┌────────

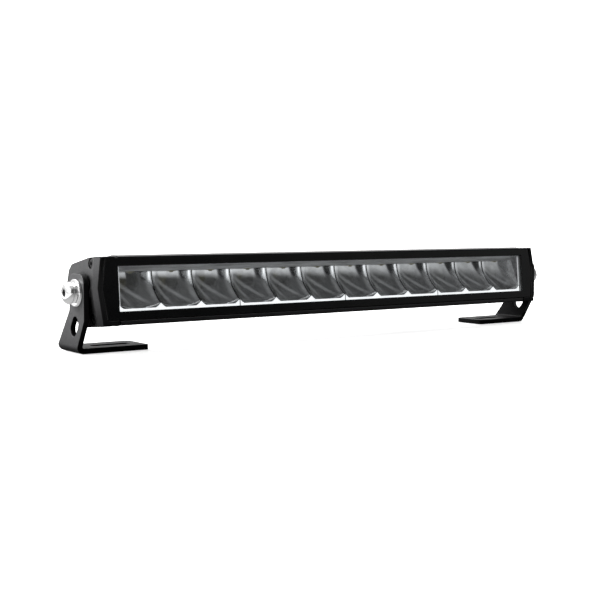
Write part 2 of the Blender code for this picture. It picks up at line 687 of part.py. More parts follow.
# ------------------------------------------------------------------ fasteners
def cap_screw(v, w):
    """Socket cap screw sunk in its pocket, right side."""
    xh = end_x(w, CAP_OUT, CAP_DROP) - 4.6 + GAP
    prof = [(BODY_X - 14.0, 0.0), (BODY_X - 14.0, 1.6), (BODY_X - 13.4, 1.95), (xh, 1.95), (xh, 3.5),
            (xh + 3.3, 3.5), (xh + 3.7, 3.1), (xh + 3.7, 0.0)]
    bm = lathe_x(prof, 18, (v, w))
    hexa = cyl("X", (v, w), 1.75, xh + 1.7, xh + 8.0, 6)
    return combine(bm, [hexa], "DIFFERENCE")


def pivot_bolt():
    """Right-hand side button head bolt, 6 mm hex socket."""
    x0 = LEG_OUT + GAP + 2.0 + GAP + 2.6 + GAP
    prof = [(241.0, 0.0), (241.0, BOLT_R - 1.2), (242.2, BOLT_R - 0.12), (x0, BOLT_R - 0.12), (x0, HEAD_R - 0.3),
            (x0 + 0.3, HEAD_R)]
    # crown from the rim to the flat around the socket
    n = 7
    for k in range(1, n + 1):
        t = (math.pi / 2) * k / n
        prof.append((x0 + 0.9 + (HEAD_H - 0.9) * math.sin(t * 0.93) / math.sin(math.pi / 2 * 0.93),
                     4.35 + (HEAD_R - 4.35) * math.cos(t)))
    prof.append((x0 + HEAD_H, 0.0))
    bm = lathe_x(prof, 28)
    hexa = cyl("X", (0.0, 0.0), SOCKET_AF / math.sqrt(3.0), x0 + HEAD_H - 3.1, x0 + HEAD_H + 5.0, 6,
               turn=math.radians(8))
    return combine(bm, [hexa], "DIFFERENCE")


def flat_washer():
    a = LEG_OUT + GAP
    prof = [(a, 5.35), (a, WASHER_R), (a + 1.7, WASHER_R), (a + 2.0, WASHER_R - 0.3), (a + 2.0, 5.35)]
    return lathe_x(prof, 32)


def spring_washer():
    """Split ring with a slanted gap."""
    a = LEG_OUT + GAP + 2.0 + GAP
    prof = [(a, 5.3), (a, 8.3), (a + 2.6, 8.3), (a + 2.6, 5.3)]
    ring = lathe_x(prof, 28)
    cut = prism([(a - 2.0, -2.4), (a - 2.0, -0.6), (a + 4.6, 2.2), (a + 4.6, 0.4)], "Z", 0.0, 20.0)
    return combine(ring, [cut], "DIFFERENCE")


def bush():
    a = BUSH_IN
    b = LEG_OUT - PLATE - 0.1
    return lathe_x([(a, 5.4), (a, BUSH_R), (b, BUSH_R), (b, 5.4)], 28)


# --------------------------------------------------------------------- build
def pair(name, make, parent, mat, smooth=30):
    """Right piece as drawn, left piece mirrored."""
    bm = make()
    left = mirror_x(bm)
    put(name + "_right", bm, parent, mat, smooth)
    put(name + "_left", left, parent, mat, smooth)


def main():
    clear()
    make_materials()
    m = MATS
    axis = bpy.data.objects.new("tilt_axis", None)
    bpy.context.scene.collection.objects.link(axis)
    axis.location = (0.0, -SLOT_Y * MM, AXIS_Z * MM)
    axis.rotation_euler = (math.radians(-TILT_REST), 0.0, 0.0)

    br = bracket()
    rt = mirror_x(br)
    for name, foot in (("bracket_left", br), ("bracket_right", rt)):
        put(name, foot, None, m["black_powder_steel"], 35).location = (0.0, -SLOT_Y * MM, 0.0)

    put("housing", housing(), axis, m["black_alloy"], 30)
    put("front_bezel", bezel(), axis, m["black_gloss"], 30)
    put("lens", lens(), axis, m["clear_lens"], 30)
    put("lens_gasket", lens_gasket(), axis, m["rubber"], 30)
    pair("end_cap", end_cap, axis, m["black_cast"])
    pair("end_gasket", cap_gasket, axis, m["rubber"])
    for i in range(4):
        put("reflector_%d" % (i + 1), reflector(i), axis, m["dark_chrome"], 40)
        put("light_guide_%d" % (i + 1), light_guide(i), axis, m["white_guide"], 30)
    put("inner_trim", trim(), axis, m["grey_trim"], 30)
    put("led_board", led_board(), axis, m["white_board"], 30)
    for k in range(CELLS):
        put("led_%02d" % (k + 1), led(k), axis, m["led"], 30)
    put("guide_board", drl_board(), axis, m["board"], 30)
    put("driver_board", driver_board(), axis, m["board"], 30)
    names = ("top", "bottom", "rear")
    for (v, w), nm in zip(SCREW_HOLES, names):
        pair("cap_screw_" + nm, lambda v=v, w=w: cap_screw(v, w), axis, m["zinc_black"])
    pair("pivot_bolt", pivot_bolt, axis, m["stainless"])
    pair("spring_washer", spring_washer, axis, m["stainless"])
    pair("flat_washer", flat_washer, axis, m["stainless"])
    pair("pivot_bush", bush, axis, m["nylon"])
    put("breather_vent", vent(), axis, m["vent_grey"], 30)
    put("cable_gland", gland(), axis, m["nylon"], 30)
    put("power_cable", cable(), axis, m["cable_black"], 40)
    put("plug", connector(), axis, m["nylon"], 30)
    bpy.context.view_layer.update()


main()
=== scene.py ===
"""LED light bar: the finished look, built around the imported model.

Lengths below are millimetres in the lamp's own frame (depth v = Y, height w = Z
from the tilt axis) unless a line says otherwise; every object is in metres.
"""
import json
import math

import bmesh
import bpy
from mathutils import Matrix, Vector


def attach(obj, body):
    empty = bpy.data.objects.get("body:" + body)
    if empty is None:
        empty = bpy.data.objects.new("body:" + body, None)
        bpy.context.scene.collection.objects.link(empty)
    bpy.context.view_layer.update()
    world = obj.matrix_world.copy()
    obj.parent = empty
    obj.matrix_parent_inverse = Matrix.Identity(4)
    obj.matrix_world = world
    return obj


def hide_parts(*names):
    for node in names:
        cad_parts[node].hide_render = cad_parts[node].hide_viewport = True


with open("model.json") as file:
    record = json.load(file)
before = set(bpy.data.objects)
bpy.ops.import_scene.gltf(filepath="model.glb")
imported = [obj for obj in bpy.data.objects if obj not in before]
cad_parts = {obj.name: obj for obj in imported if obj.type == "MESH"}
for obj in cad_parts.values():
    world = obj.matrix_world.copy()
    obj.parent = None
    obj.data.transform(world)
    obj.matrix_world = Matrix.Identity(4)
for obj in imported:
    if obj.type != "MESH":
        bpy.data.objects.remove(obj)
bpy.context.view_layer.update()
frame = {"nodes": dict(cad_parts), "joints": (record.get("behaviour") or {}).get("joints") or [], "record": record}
MM = 0.001

TILT = 5.0
PIVOT = Vector((0.0, *frame["joints"][0]["pos_m"][1:]))
AXIS_Z = PIVOT.z / MM
SLOT_Y = -PIVOT.y / MM
LAMP = Matrix.Translation(PIVOT) @ Matrix.Rotation(math.radians(-TILT), 4, "X") @ Matrix.Scale(MM, 4)
FEET = Matrix.Translation((0.0, PIVOT.y, 0.0)) @ Matrix.Scale(MM, 4)

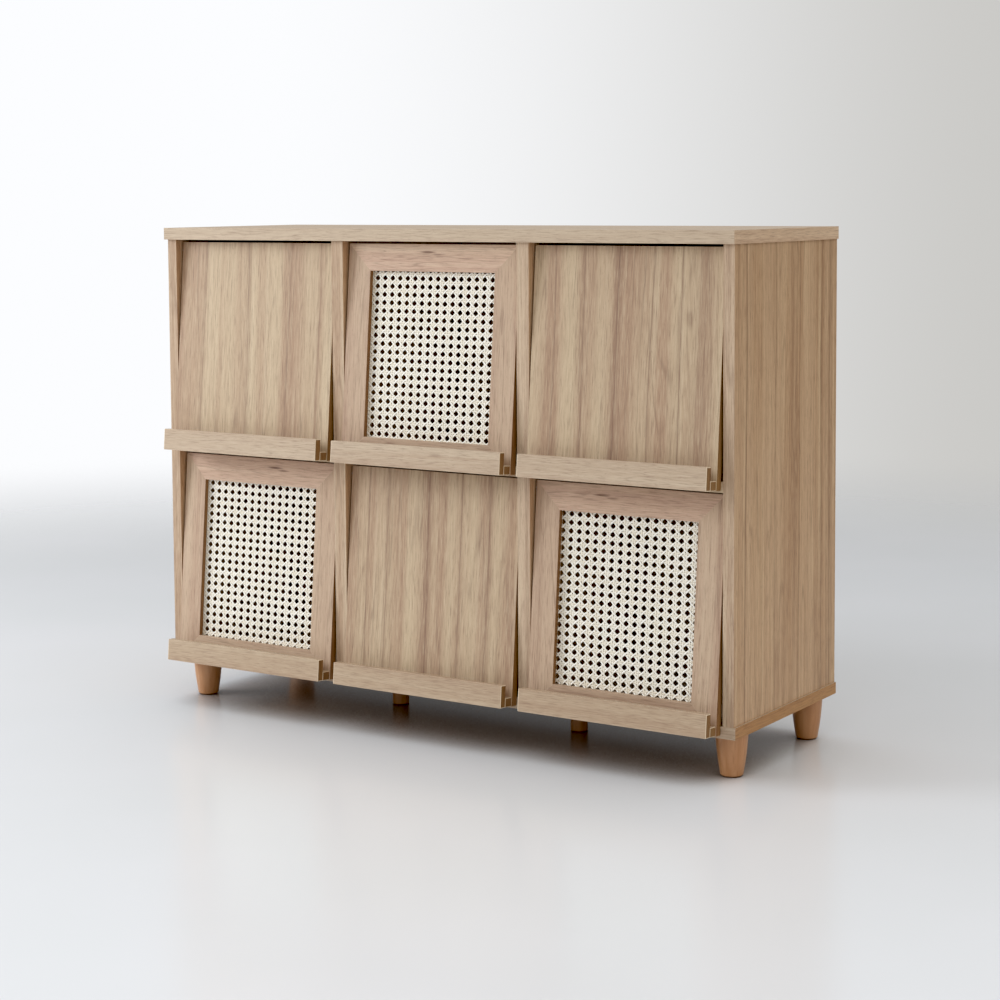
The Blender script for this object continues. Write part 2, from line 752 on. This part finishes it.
def hang_window():
    """A soft square light, turned to the middle of the cabinet."""
    data = bpy.data.lights.new("window", "AREA")
    data.size = WINDOW_SIZE
    data.energy = WINDOW_POWER
    data.color = WINDOW_TINT
    lamp = bpy.data.objects.new("window", data)
    bpy.context.scene.collection.objects.link(lamp)
    lamp.location = WINDOW_AT
    target = (cad_low + cad_high) / 2
    lamp.rotation_euler = (target - Vector(WINDOW_AT)).to_track_quat("-Z", "Y").to_euler()


def light_sky():
    """Soft daylight: cool from the left, warm from the right, dim low down and dimmer behind.

    In its place the camera sees a plain pale wall, which darkens towards +X."""
    world = bpy.data.worlds.new("studio")
    world.use_nodes = True
    tree = world.node_tree
    source = tree.nodes.new("ShaderNodeTexCoord")
    side, depth, height = parts_of(tree, Wire(tree, source.outputs["Generated"]))
    path = tree.nodes.new("ShaderNodeLightPath")
    seen = Wire(tree, path.outputs["Is Camera Ray"])
    light = blend_colour(tree, side.step(-1, 1), linear(245, 250, 255), linear(240, 234, 224))
    low = blend_colour(tree, side.step(-0.2, 0.9), linear(140, 137, 134), linear(200, 188, 174))
    low = blend_colour(tree, depth.step(-0.35, 0.2), low, linear(38, 33, 29))
    light = blend_colour(tree, height.step(0.5, 0.1), light, low)
    wall = blend_colour(tree, side.step(-0.64, -0.32), linear(252, 253, 255), linear(203, 202, 199))
    background = tree.nodes["Background"]
    plug(tree, background.inputs["Color"], blend_colour(tree, seen, light, wall))
    strength = Wire(tree, tree.nodes.new("ShaderNodeValue").outputs[0])
    strength.socket.default_value = SKY_STRENGTH
    plug(tree, background.inputs["Strength"], strength.between(1.0, seen))
    bpy.context.scene.world = world


def place_camera():
    data = bpy.data.cameras.new("camera")
    data.lens = CAMERA_LENS
    data.sensor_width = CAMERA_SENSOR
    data.shift_y = CAMERA_SHIFT_Y
    camera = bpy.data.objects.new("camera", data)
    bpy.context.scene.collection.objects.link(camera)
    turn = Matrix.Rotation(math.radians(CAMERA_AZIMUTH), 4, "Z")
    tip = Matrix.Rotation(math.radians(90 + CAMERA_TILT), 4, "X")
    roll = Matrix.Rotation(math.radians(CAMERA_ROLL), 4, "Z")
    camera.matrix_world = Matrix.Translation(CAMERA_AT) @ turn @ tip @ roll
    bpy.context.scene.camera = camera


def develop():
    """Plain colours, with shadows a little deeper."""
    view = bpy.context.scene.view_settings
    view.view_transform = "Standard"
    view.use_curve_mapping = True
    view.curve_mapping.black_level = (BLACK_LEVEL, BLACK_LEVEL, BLACK_LEVEL)
    view.curve_mapping.update()


# ---------------------------------------------------------------- the whole scene

place_camera()
build_floor()
light_sky()
hang_window()
develop()

back = back_board()
cane = cane_material()
pin_steel = metal("pin_steel", linear(205, 207, 210), 0.28)
zinc_plate = metal("zinc_plate", linear(200, 203, 208), 0.34)
zinc_alloy = metal("zinc_alloy", linear(170, 172, 175), 0.45)

dress_carcass()
pivots = {joint["child"]: Vector(joint["pos_m"]) for joint in frame["joints"]}
for row_number, row in enumerate(ROWS):
    for bay_number, bay in enumerate(BAYS):
        door = f"{row}_{bay}"
        seed = 1000 + 100 * (3 * row_number + bay_number)
        pivot = pivots[f"{door}_door"]
        if door in CANE_DOORS:
            dress_cane_door(door, pivot, seed)
            weave_cane(door, pivot, seed)
        else:
            dress_slab_door(door, pivot, seed)
        dress_ledge(door, pivot, seed + 60)
        dress(f"{door}_pivot_pins", pin_steel)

└────────

» **Aim**:
Copy each line above containing the string "model".

» **Response to the task**:
"""LED light bar: the finished look, built around the imported model.
with open("model.json") as file:
bpy.ops.import_scene.gltf(filepath="model.glb")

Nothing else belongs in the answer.